How Formal a Project Audit Is

A project audit is normally a formal exercise. The informal equivalent is normally called a peer review. This is where a colleague looks over your project and the associated documentation and gives you feedback on where you should be spending a bit more time.

Project audits are formal in that they usually have a defined set of questions and are carried out by someone who does that kind of thing regularly.

Who Carries Out Project Audits

The person doing your project audit might be another project manager (probably someone with a great deal of experience in running projects) but it is more likely to be someone from the Project Office who runs audits frequently.

It is going to be someone who can consider themselves impartial so it won’t be your line manager or project sponsor. It could even be a team of people, depending on the size of the project.
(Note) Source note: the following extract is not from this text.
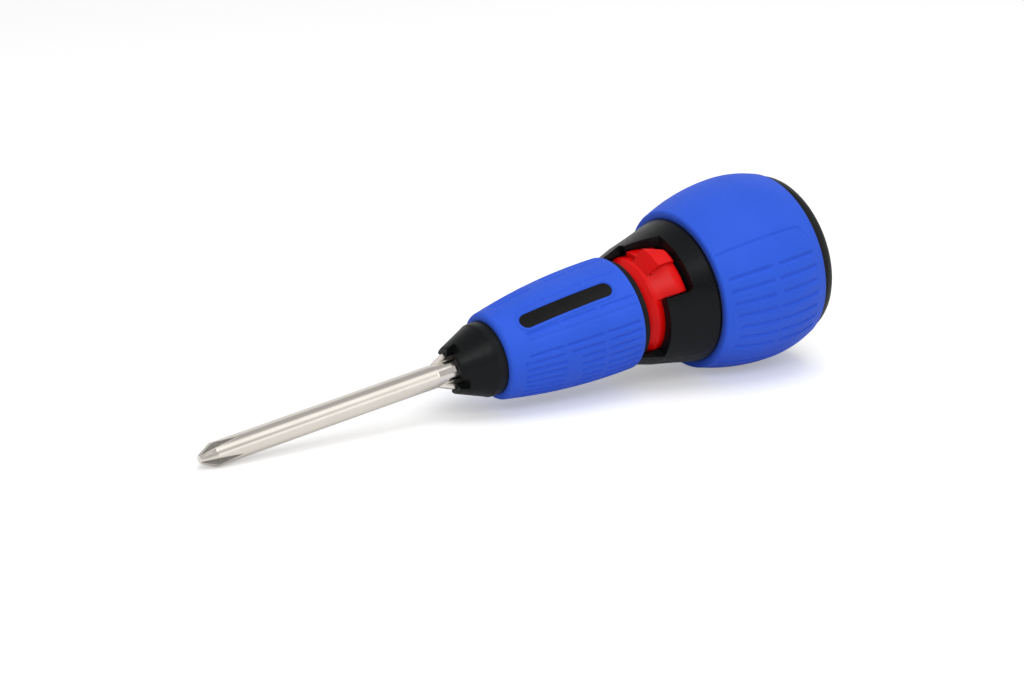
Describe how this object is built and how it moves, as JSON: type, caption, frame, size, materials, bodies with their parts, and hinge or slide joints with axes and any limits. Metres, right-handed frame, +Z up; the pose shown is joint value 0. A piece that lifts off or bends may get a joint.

How to Prepare for A Project Audit

The first, and main, thing to get organized is to have copies of your project documentation for the auditor to review. If you have a project coordinator, ask them to pull together a pack of documents (preferably electronic). You should have all your information easily accessible but even if you do, this step can still take some time. As a minimum, make sure that you have the project plan, risk log, issue log, budget, and schedule available for the auditor.

Who Needs To Be Involved

This depends on the kind of things that the auditor wants to look at. You, as project manager, will have to spend some time with them. Expect your team members to also be called in to chat to the auditor.

Bear in mind that the longer they spend working on audit-related tasks, the less time they have for project work, so you may have to reschedule some activities and work more slowly during the audit period.

How Long a Project Audit Takes

There is no fixed time period for a project audit. On large projects, you will find it takes a lot longer. On small projects, the auditor could be done within a few hours. As soon as you know that your project is going to be audited, ask your audit team how long they anticipate their work taking.

What the Audit Looks For

If the audit was called because of a particular concern, such as failure to hit quality targets, then expect it to probe that area deeply. A routine audit will look broadly at the different areas of project management and the deliverables that the project is working on. It will cover the time, cost and quality of your project, and stakeholder engagement.

The objective of the audit is to find out whether the project is going to meet its objectives or not. If the auditor feels that based on current performance the project will not hit those objectives, he or she will put forward recommendations for action.

Recommendations Depend on What Is Found

The recommendations in the auditor’s report will depend on what they have found. Expect them to be positive and phrased in a way that should allow you to adopt them easily. They should be practical.

At one extreme, the auditor may recommend that your project is closed, although this would only happen if they felt that there was no chance that any project work from this point forward would deliver any kind of value for the organization.

Look on your project audit as a positive experience. It should give you early warning of any signs that your project is in trouble and it’s an opportunity to work with an experienced project professional. Implementing their recommendations should make you, your team and your project more successful, and that can only be a good thing.